I didn’t get the bit about the “tities” either.
This reaction isn’t particular to the press, who we expect to maintain an elevated posture. Dealers speak about their stable of artists as if they were social workers: supporting and nurturing their artists, helping them realize their visions, providing the context they need to grow creatively. Even those who buy art invoke a higher morality. Mega-collector Mera Rubell admitted to “collecting for the right reasons” in Sarah Thornton’s book Seven Days in the Art World. “The right reasons,” you can be sure, don’t include “for money.”
True, Smith and Saltz are commenting on an especially egregious instance of commodification. Still, by categorically condemning the proximity of money to art they perpetuate the idea that money is in itself impure, inadvertently fueling a mythology that guarantees $140 million paintings.
Artists wanting a legitimate career know better than to speak of earning money and making fine art in the same breath. Most artists I know are liberal, anti-establishment types, but when the subject of money comes up they become Puritans, denying and repressing every urge to speak in business terms. But really, how impure is the desire to garner professional respect and reap enough cash to pay rent and keep making work? Robert De Niro, who has plenty of artistic legitimacy to spare, is currently starring in a movie called “Grudge Match” with Sylvester Stallone—Hollywood schlock designed to make money. But De Niro gets as many mulligans as he wants on the path to canonization. But if a heavily indebted recent MFA from RISD decided to go commercial, they’d be sent out of town backwards on a donkey.
A few weeks ago in a Bushwick bar frequented by artists a friend told me of an opportunity that had recently come her way. Explaining the details, she held her hand to the side of her mouth and spoke in a hushed manner, as if to prevent others hovering nearby from overhearing. A major home product company asked her to contribute paintings in a display of high-end housewares. The work requested was already complete, produced on her terms, so no intellectual or conceptual was required. The company would pay her well. And she needed the money. But she feared that if word got out she’d be seen as unchaste and thus thought twice about taken a perfectly honest paycheck.
Many in the high art world are unaware of the parallel universe of unrepresented, self-promoting artists that thrives outside its precincts. Tens-of-thousands of these unaffiliated hustlers market their original artwork at dozens of independent art expos around the country. Actress Jane Seymour is a fixture on the expo circuit. Buy one of her editioned prints and you can have a photo with her, which she’ll gladly autograph. It’s a marketing strategy that seems to work well; her booth is always packed. From 100 feet in the air, these expos look the same as those of the art world proper, yet to insiders, these expos with their peddler-artists might as well be gun and knife shows. “It’s commercial product pandering to buyers looking for decoration,” a gallery owner who didn’t want to be named told me. If any self-respecting artist rented a booth at one of these expos unironically, they would pay with their career. To be fair, the work at these fairs is generally decorative, sentimental, and derivative, but being associated with it shouldn’t automatically poison an artist’s reputation anymore than being from Kansas should designate someone as a backward creationist.

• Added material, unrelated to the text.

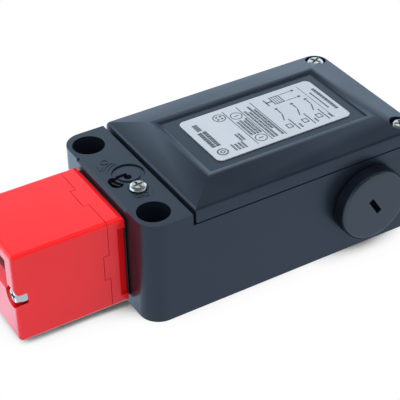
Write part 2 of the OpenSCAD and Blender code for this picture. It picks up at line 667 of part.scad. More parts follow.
module bridge_contacts() color("#c8963e") placed() for (i = [0, 1])
    translate([bridge_x(i), 0, axis_z]) {
        slab([0, -slider_w / 2 - bridge_reach, -bridge_h / 2], [bridge_t, slider_w / 2 + bridge_reach, bridge_h / 2]);
        for (side = [-1, 1]) rod_x(2.6, -rivet_t, 0.1, side * (slider_w / 2 + bridge_reach - 2), 0);
    }

// Contact block on the +Y side, with a room for each moving bridge
module contact_block() difference() {
    slab([contact_x, contact_y0, frame_z], [contact_x + contact_l, contact_y0 + contact_w, frame_z + contact_h]);
    for (i = [0, 1]) {
        slab([room_x(i), contact_y0 - past, axis_z - bridge_h / 2 - 1],
            [room_x(i) + contact_room, slider_w / 2 + bridge_reach + 0.6, axis_z + bridge_h / 2 + 1]);
        for (j = [0, 1]) {
            rod_z(terminal_d + 1, frame_z + contact_h - 3, frame_z + contact_h + past,
                room_x(i) + 4, contact_y0 + 3.6 + j * 6.8);
            rod_z(2.1, frame_z + contact_h - 6, frame_z + contact_h, room_x(i) + 4, contact_y0 + 3.6 + j * 6.8);
        }
    }
}

module contact_block_left() color("#3f444b") placed() contact_block();
module contact_block_right() color("#3f444b") placed() mirror([0, 1, 0]) contact_block();

module fixed_contacts() color("#c8963e") placed() for (side = [0, 1], i = [0, 1]) mirror([0, side, 0])
    slab([room_x(i), contact_y0 + 4, axis_z - bridge_h / 2 - 1],
        [room_x(i) + bridge_t, slider_w / 2 + bridge_reach + 0.6, axis_z + bridge_h / 2 + 1]);

module terminal_screws() color("silver") placed() for (side = [0, 1], i = [0, 1], j = [0, 1]) mirror([0, side, 0])
    translate([room_x(i) + 4, contact_y0 + 3.6 + j * 6.8, frame_z + contact_h - 3])
        rotate(15 * (i + j)) pan_screw(terminal_d, terminal_h, 2, 2.6);

module coil_terminal() color("#2f6e4a") placed() difference() {
    slab([guide_x - 11, 10, frame_z + 2], [guide_x + 1, 20, frame_z + 12]);
    for (i = [0, 1]) {
        rod_z(4, frame_z + 8, frame_z + 13, guide_x - 8 + 6 * i, 13);
        rod_y(3.2, 15, 21, guide_x - 8 + 6 * i, frame_z + 5);
    }
}

housing();
cover();
cover_gasket();
label_plate();
cover_screws();
head_body();
head_base();
head_gasket();
head_screws();
cam_wheel();
cam_axle();
plunger();
plunger_spring();
plunger_seal();
release_disc();
release_lock_screw();
plug_front();
plug_back();
plug_seals();
inner_frame();
frame_screws();
solenoid_yoke();
coil_bobbin();
coil_winding();
armature();
armature_spring();
lock_bar();
slider();
bridge_contacts();
contact_block_left();
contact_block_right();
fixed_contacts();
terminal_screws();
coil_terminal();
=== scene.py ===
import json
import random
from math import cos, pi, radians, sin

import bmesh
import bpy
from mathutils import Matrix, Vector

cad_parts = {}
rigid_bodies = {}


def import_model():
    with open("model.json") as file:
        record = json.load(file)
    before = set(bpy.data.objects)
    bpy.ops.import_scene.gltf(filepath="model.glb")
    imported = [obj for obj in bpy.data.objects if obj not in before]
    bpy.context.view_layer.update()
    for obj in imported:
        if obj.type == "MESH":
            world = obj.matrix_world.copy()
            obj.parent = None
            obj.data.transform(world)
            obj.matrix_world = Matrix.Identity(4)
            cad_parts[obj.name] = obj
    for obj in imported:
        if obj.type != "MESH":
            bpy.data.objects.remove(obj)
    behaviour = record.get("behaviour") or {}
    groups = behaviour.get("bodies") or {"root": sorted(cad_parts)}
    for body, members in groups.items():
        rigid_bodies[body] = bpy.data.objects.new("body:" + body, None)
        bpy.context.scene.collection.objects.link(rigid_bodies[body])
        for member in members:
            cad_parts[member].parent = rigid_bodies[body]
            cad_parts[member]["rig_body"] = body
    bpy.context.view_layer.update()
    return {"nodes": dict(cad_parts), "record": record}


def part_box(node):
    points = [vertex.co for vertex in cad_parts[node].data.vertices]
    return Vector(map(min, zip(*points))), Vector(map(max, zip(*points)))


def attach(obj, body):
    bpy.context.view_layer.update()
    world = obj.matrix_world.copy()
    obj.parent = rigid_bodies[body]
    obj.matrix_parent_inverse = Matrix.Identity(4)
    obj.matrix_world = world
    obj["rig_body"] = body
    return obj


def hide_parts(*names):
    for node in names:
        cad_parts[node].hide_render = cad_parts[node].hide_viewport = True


# Safety switch: moulded housing and cover, enamelled head, printed label, plated screws
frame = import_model()
nodes = frame["nodes"]
mm = 0.001
print("frame loaded:", len(nodes), "nodes")


# Small helpers for meshes

def newPiece(name, bm, material, body="housing_body"):
    bmesh.ops.recalc_face_normals(bm, faces=bm.faces)
    mesh = bpy.data.meshes.new(name)
    bm.to_mesh(mesh)
    bm.free()
    piece = bpy.data.objects.new(name, mesh)
    bpy.context.scene.collection.objects.link(piece)
    mesh.materials.append(material)
    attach(piece, body)
    return piece


def addBox(bm, low, high, turn=0.0):
    centre = (Vector(low) + Vector(high)) / 2
    size = Vector(high) - Vector(low)
    place = Matrix.Translation(centre) @ Matrix.Rotation(turn, 4, "Z") @ Matrix.Diagonal((*size, 1))
    return bmesh.ops.create_cube(bm, size=1, matrix=place)["verts"]


def addArc(bm, centre, radius, width, low, high, start, turn, steps):
    # a flat bar bent round a vertical axis; a full turn closes on itself
    corners = []
    for r, z in ((-1, low), (1, low), (1, high), (-1, high)):
        reach = radius + r * width / 2
        corners.append(bm.verts.new((centre[0] + reach * cos(start), centre[1] + reach * sin(start), z)))
    face = bm.faces.new(corners)
    whole = abs(turn) > 2 * pi - 0.001
    geom = list(face.verts) + list(face.edges) + ([] if whole else [face])
    bmesh.ops.spin(bm, geom=geom, cent=(*centre, 0), axis=(0, 0, 1), angle=turn, steps=steps, use_merge=whole)
    if whole:
        bmesh.ops.delete(bm, geom=[face], context="FACES_ONLY")


# Shader building

def addNode(tree, kind, settings=None, **inputs):
    node = tree.nodes.new(kind)
    for key, value in (settings or {}).items():
        setattr(node, key, value)
    for key, value in inputs.items():
        node.inputs[key.replace("_", " ")].default_value = value
    return node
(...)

It’s interesting to note that Francis Bacon—the artist whose triptych garnered $140 million dollars at Christie’s last month—has his entire rat’s nest of a studio preserved down to the last flattened paint tube and soiled Band Aid in a Dublin Museum. The tortured visionary’s den. And viewers love it. Unfortunately, it’s hardly representative. The typical contemporary artist studio is less eccentric, filled with tools-of-the-trade, bookshelves, glossy art magazines, and memo pads covered with to-do lists. Is there an enterprise other than serial killing where those who study it are so satisfied by the squalor and instability of its practitioners?
The truth is, most artists working in New York City in 2013 have as much professional education as the person who manages your 401K. They take multiple choice tests in schools accredited by teams of traveling bureaucrats with clipboards. They learn art history, theory, and how to present and write about their work. They aren’t visionaries, just creative people, making wonderfully physical--not metaphysical--things that should be admired, indeed purchased, by those who are moved by them.
For those who wish for objects and makers to be more pure, or more transcendent, they might consider joining a church.
The art world, so fiercely liberal and anti-fundamentalist, should do a better job of recognizing when it adopts the spirit and contradictions of the institutions they dismiss. If we want a progressive art world, we’d let the art fall to earth. We’d cease with the sorcery. As the critic Dave Hickey famously said, let art be “frivolous” enough to move us at a terrestrial level. We’d lose our shamen and our religion, perhaps, but art would be healthier. And paradoxically, the money that accumulates around a handful of sacred treasures would disperse more equitably among all the poor lay artists who need it most.